Tuesday, August 10, 2010

Cameroon: Getting There

       Clearly, this was not a good idea.

       I’ve been lost before. Hell, I’ve made it a standard practice. I wander the world directionless, shifting through an endless maze of crowded bodies and coiled streets, signs only sometimes written in a script I recognize. I’ve learned to love losing myself, descending into city and popping out again where I least expect to find me.

       I’d been warned.

       “Public transportation is never safe at night,” my guidebook read, “If you must go somewhere after dark, stay in a group.”

       “That’s a red zone,” Dorothy whispered, voice so low it shook, “We don’t go there anymore.”

       Even my country’s reckless government kept its volunteers away; I stood alone at the brink of needless hazard.

       I arrived deep in a starless night. The sky was an ink spill leaking through the seams of the horizon, soaking into every blackened blade of grass. My eyes squinted through the scuffed glass into the emptiness that the ascetamine glow of the one working headlight failed to banish. Blind, I dug into my purse, searching with the my fingertips, digging through the damp tissues, around the cookie crumbs, and under the wallet that refused to get out of the way. I fought the illogical urge to dump everything out upside-down, and letting out a frustrated breath, grabbed hold of the cell phone at last. Midnight.

       A part of me felt secure holding the soft weight of the phone in my hand, reporting in with a friend now five hundred kilometers away. A smarter part of me knew indisputably that if the shit went down this could be my own story’s climax.

       Despite my growing sense of dread, I’d done my best to make friends with the man pressed against my left side. We’d been squished together that way for the past eight hours, four passengers in a row of three. Each of us spoke just enough French to have something to answer each other’s questions with but neither of us knew enough to understand the questions correctly. He’d made me his charge, though, which I appreciated even as I kept my trust clasped tight in one hand, hidden away from him. I didn’t know this man but I needed him.

       ”I have to go here,” I told him, pointing on the map, “I need to go to this hotel. This is where my friend is waiting for me.”

       “Ah, of course. I know that hotel well and I know what you need to do to get there. You will need to get off at the second stop, you know. [I nodded.] Yes, don’t worry though, I will help you get off at the correct bus stop so that you can go to your hotel,” he told me using a complicated mixture of French, Cameroonian, facial expressions and pointing.

        At least, I hope that’s what he was trying to tell me.

       We stopped at the north edge of town.

       “Is this my stop?” I asked in English.

       Everyone shook their heads, the next one, I understood in their pantomime, and so I leaned back from the night and allowed myself to be carted further into the center of the red zone.

       At once, all heads but mine turned to look behind us.

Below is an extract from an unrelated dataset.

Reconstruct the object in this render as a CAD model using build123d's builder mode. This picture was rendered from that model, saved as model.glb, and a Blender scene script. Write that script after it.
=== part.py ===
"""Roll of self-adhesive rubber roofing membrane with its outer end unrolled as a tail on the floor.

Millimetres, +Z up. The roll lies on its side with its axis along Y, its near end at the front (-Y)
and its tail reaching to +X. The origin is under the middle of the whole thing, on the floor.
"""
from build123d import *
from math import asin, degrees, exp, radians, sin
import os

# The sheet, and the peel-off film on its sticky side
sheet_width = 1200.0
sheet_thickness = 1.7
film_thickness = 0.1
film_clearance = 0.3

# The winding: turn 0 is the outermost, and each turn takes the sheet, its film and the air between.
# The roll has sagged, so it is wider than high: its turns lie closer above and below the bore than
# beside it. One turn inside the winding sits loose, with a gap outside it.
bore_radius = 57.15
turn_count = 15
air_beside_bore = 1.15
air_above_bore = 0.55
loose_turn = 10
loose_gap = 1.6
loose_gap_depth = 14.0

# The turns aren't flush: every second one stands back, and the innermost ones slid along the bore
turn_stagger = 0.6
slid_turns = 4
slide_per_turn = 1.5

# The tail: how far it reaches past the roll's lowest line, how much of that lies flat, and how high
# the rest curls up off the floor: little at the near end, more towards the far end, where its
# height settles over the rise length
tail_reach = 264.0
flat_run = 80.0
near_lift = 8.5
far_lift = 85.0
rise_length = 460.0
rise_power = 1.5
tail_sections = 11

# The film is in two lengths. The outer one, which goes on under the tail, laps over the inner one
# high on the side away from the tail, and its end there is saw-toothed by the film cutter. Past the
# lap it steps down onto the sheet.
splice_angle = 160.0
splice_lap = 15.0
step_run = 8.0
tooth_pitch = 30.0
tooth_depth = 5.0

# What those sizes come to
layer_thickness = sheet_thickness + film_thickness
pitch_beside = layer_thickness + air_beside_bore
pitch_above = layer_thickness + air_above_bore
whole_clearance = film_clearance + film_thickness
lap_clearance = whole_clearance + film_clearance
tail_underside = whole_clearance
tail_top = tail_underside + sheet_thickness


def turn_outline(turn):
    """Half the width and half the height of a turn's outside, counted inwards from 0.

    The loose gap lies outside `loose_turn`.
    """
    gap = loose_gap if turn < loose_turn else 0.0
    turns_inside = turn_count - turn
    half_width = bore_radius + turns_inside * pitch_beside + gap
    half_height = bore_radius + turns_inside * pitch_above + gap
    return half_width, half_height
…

       We just passed your stop, that was it there.

       Shit.

       A few kilometers further down the road the bus rolled to an incomplete stop and my keeper bounded out of the car, yanking me along, handing me off to a rickshaw driver and showing me which colorful bill I was to use to pay him with. Do not overpay, give him only this much.

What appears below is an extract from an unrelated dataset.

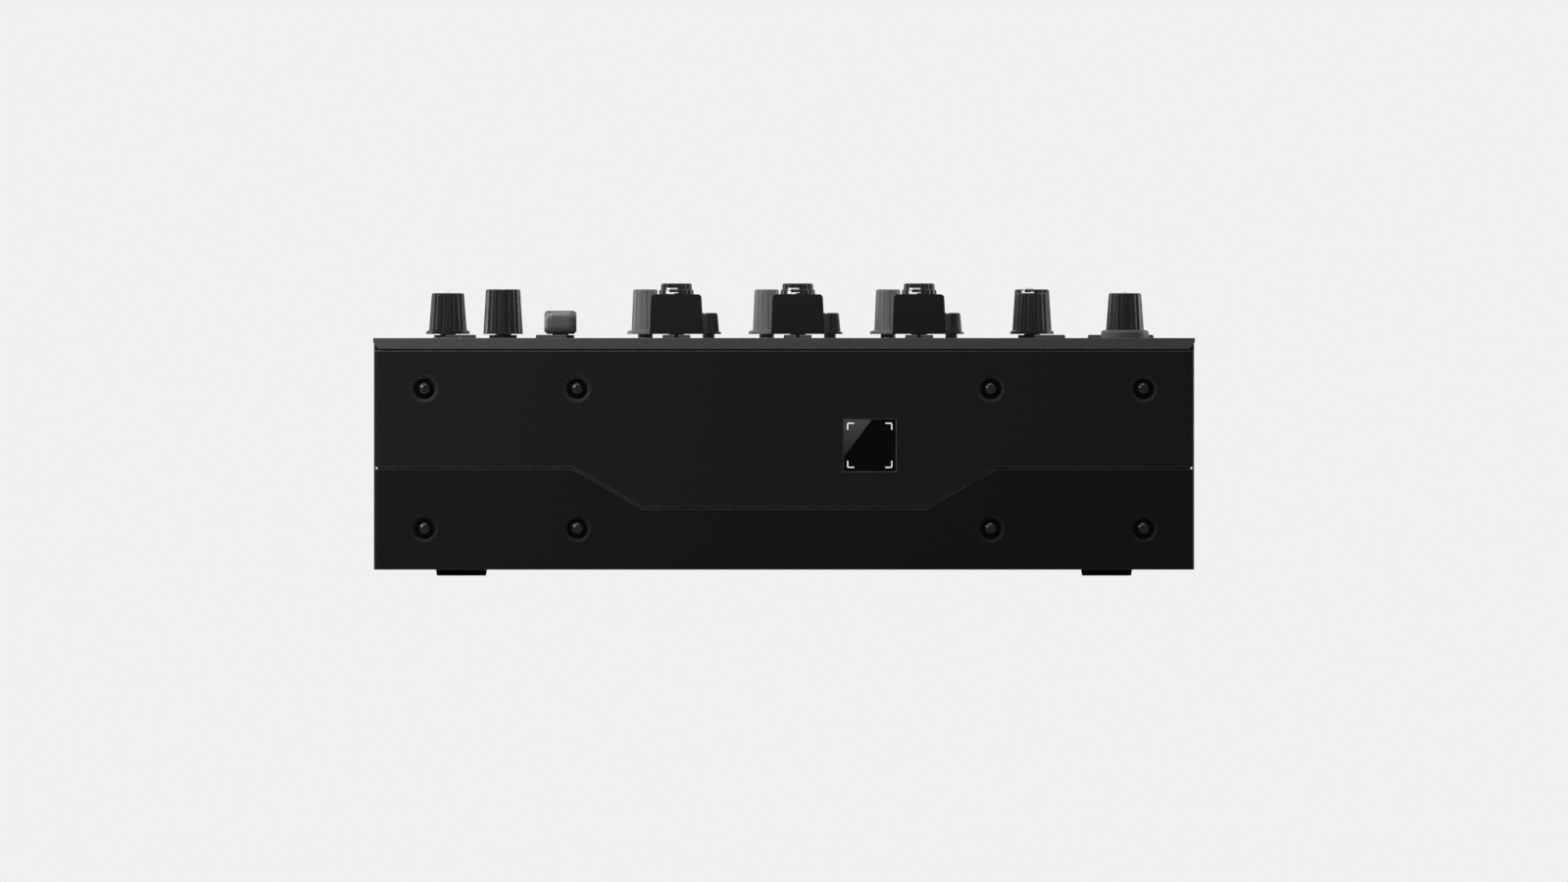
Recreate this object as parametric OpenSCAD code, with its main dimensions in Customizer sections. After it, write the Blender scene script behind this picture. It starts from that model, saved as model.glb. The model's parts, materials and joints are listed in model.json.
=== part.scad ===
// A three-channel DJ mixer: a two-part case under a folded top panel, rotary and sliding
// controls on their own shafts, the boards that carry them, and the sockets at the back.
// X runs to the right, Y to the back, Z up. The origin is under the middle, at the feet.

/* [Case] */
// Width across the side walls
case_w = 303.4; // [300:0.1:330]
// Depth from the front wall to the rear panel
case_d = 379; // [370:1:420]
// Height of the lower case
lower_h = 37.2; // [34:0.1:44]
// Height of the upper case at its sides
upper_h = 46.3; // [44:0.1:60]
// Open joint between the two case halves
seam_gap = 0.7; // [0.4:0.1:1.4]
// Thickness of the case walls
wall_t = 2.5; // [2:0.1:3.5]
// Thickness of the case floor
floor_t = 2; // [1.5:0.1:3]
// Radius of the upright case corners
corner_r = 2; // [1:0.1:3.5]
// Width of the front tongue where it leaves the joint line
tongue_top_w = 156.2; // [140:0.1:200]
// Width of the front tongue at its lower edge
tongue_foot_w = 105; // [80:0.1:130]
// Drop of the front tongue below the joint line
tongue_drop = 14.7; // [8:0.1:18]

/* [Top panel] */
// Thickness of the panel sheet
panel_t = 1.5; // [1:0.1:2.5]
// How far the panel stands out over the case walls
panel_over = 0.3; // [0.1:0.1:1.5]
// Height of the front fold below the panel's underside
fold_drop = 2.5; // [1.5:0.1:5]
// Thickness of the front fold
fold_t = 1.2; // [0.8:0.1:2]
// Sideways cut at each end of the front fold
fold_cut = 2; // [1:0.1:4]

/* [Feet and screws] */
// Height that the feet lift the case
foot_h = 2.2; // [1.5:0.1:6]
// Diameter of a foot where it meets the case
foot_top_d = 18.9; // [14:0.1:24]
// Diameter of a foot at the ground
foot_base_d = 18.1; // [12:0.1:22]
// Distance of the feet from the middle, sideways
foot_x = 119.3; // [90:0.1:130]
// Distance of the feet from the front and rear ends
foot_inset = 32; // [25:1:60]
// Diameter of a case screw's head
screw_head_d = 4.9; // [4:0.1:6]
// Diameter of a case screw's shank
screw_shank_d = 3; // [2.5:0.1:3.5]
// Length of a case screw's shank
screw_l = 8; // [6:0.5:12]
// Diameter of the recess round a screw
recess_d = 8.3; // [7:0.1:10]
// Depth of the recess round a screw
recess_depth = 2.4; // [1.5:0.1:4]
// Width of the bevel round a recess
recess_bevel = 0.7; // [0.3:0.1:1]
// Distance of the inner screws from the middle
screw_inner_x = 76.5; // [60:0.1:100]
// Distance of the outer screws from the middle
screw_outer_x = 133; // [110:0.1:140]
// Height of the lower screw row over the case floor
screw_low_z = 15.2; // [10:0.1:22]
// Height of the upper screw row over the joint line
screw_high_z = 29; // [15:0.1:34]

/* [Front window] */
// Side of the square window
window_w = 19.1; // [12:0.1:26]
// Thickness of the window
window_t = 1.5; // [1:0.1:2]
// Sideways place of the window's centre
window_x = 31.7; // [-30:0.1:36]
// Height of the window's centre over the joint line
window_z = 8.1; // [2:0.1:20]

/* [Channels] */
// Distance between channel centres
channel_pitch = 44.9; // [43:0.1:48]
// Sideways place of the middle channel
channel_x = 5.1; // [0:0.1:10]
// Place of the grey knob left of the channel's centre
grey_dx = 11.5; // [11:0.1:13]
// Place of the small knob right of the channel's centre
small_dx = 11.9; // [11:0.1:13]
// Distance of the fader's rest place from the front
fader_row = 34; // [28:0.5:45]
// Distance of the cue button from the front
cue_row = 124; // [118:0.5:130]
// Distance of the grey and small knobs from the front
side_row = 152; // [146:0.5:158]
// Distance of the low tone knob from the front
low_row = 184; // [178:0.5:190]
// Distance between tone knob rows
tone_pitch = 43; // [34:0.5:46]

/* [Side strips] */
// Distance of the outer left column from the case's side
left_inset = 27.4; // [26:0.1:32]
// Distance of the headphone level knob from the case's side
phones_inset = 47.8; // [46:0.1:52]
// Distance of the square selector from the case's side
select_inset = 69; // [66:0.1:72]
// Distance of the outer right column from the case's side
right_inset = 25.6; // [25:0.1:28]
// Distance of the inner right column from the case's side
master_inset = 60; // [58:0.1:64]
// Distance of the microphone knob from the rear end
mic_from_rear = 57; // [50:0.5:64]
// Distance of the booth knob from the rear end
booth_from_rear = 83; // [76:0.5:90]
// Distance of the master knob from the rear end
master_from_rear = 39; // [34:0.5:46]

/* [Fader] */
// Travel of the fader
fader_travel = 60; // [45:1:70]
// Width of the fader cap at its top
cap_top_w = 18.6; // [12:0.1:20]
// Width of the fader cap at its foot
cap_foot_w = 19.9; // [13:0.1:21]
// Length of the fader cap along its travel
cap_l = 12.5; // [9:0.5:16]
// Height of the fader cap's top over the panel
cap_top_z = 16.2; // [10:0.1:20]
// Open height under a knob or fader cap
knob_lift = 1.45; // [1.4:0.05:2.5]
// Width of the fader's lever, across its travel
lever_w = 1.2; // [1:0.1:2]
// Length of the fader's lever, along its travel
lever_l = 4; // [3:0.1:6]
// Width of the fader's slot in the panel
slot_w = 2.6; // [2.4:0.1:4]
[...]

       I had already loaded my backpack into the cart when there was a change in my plans. My guardian snatched me back up, pulled me and my bag away from the army of rickshaws that lined the late night streets and put me back on the bus.

       Most of the passengers had gotten out, and I found myself now seated next to a man about the same age as me.

       “It’s better to go in the car,” he told me in English.

       “In the bus? But they passed my stop already.”

       “No, to go back. Better in the car.”

       “The bus?”

       “Yes.”

       We had already left the city limits and were crawling around and around the black alleys before I realized that he meant his own personal car.

       My caretaker got out. He will take you back to your hotel.

       As the passengers disembarked and the night deepened, the drivers shifted the cargo from the top of the van to its interior. I sad amidst the bags of rice, charcoal and live poultry, protected by a fortress of mislabeled 50 kilogram sacks. A goat sat on my left, his legs tied. If I’d been the humming sort, I would have started humming here.

       A few stops later and the man who offered to take me back stepped down off the bus, holding up a hand to stop my approach, “It’s late. I have to go now.”

       “Wait, how am I getting back to my hotel?”

       But he was gone and I was alone with the four bus drivers and the goat.

       “Are you taking me back to my hotel?” I tried, first in English, then in French, forcing my lips back and up into a mockery of a smile.

       None of them turned my way.

       I asked again, louder, in French and twice.

       No response.

       I touched the goat in the eye, just to make sure I still existed. He blinked; stared right through me.

       I texted my friend with another late-night update.

       “That’s weird,” was all he wrote back.

       I turned my eyes back out to the universe, soaking it in, filling myself up with the darkness around me. If this was going to me my final adventure, I was going to watch each moment roll along outside, even if all I could see was black. In the night outside my window, I pictured the cityscape, watched families sleeping next to a softly glowing fire pit, the deep orange embers cozy and familiar.

       But that orange glow was real, and arched up along a vertical surface taller than two of me standing one above the other.

       And the glow curled along a soft cursive French word, and the word was familiar.

       We screeched to a full stop in front of the neon sign.

       “Hotel,” the driver told me, and giving the goat a playful pat, I bounced out of the van and into a hot shower and a soft bed.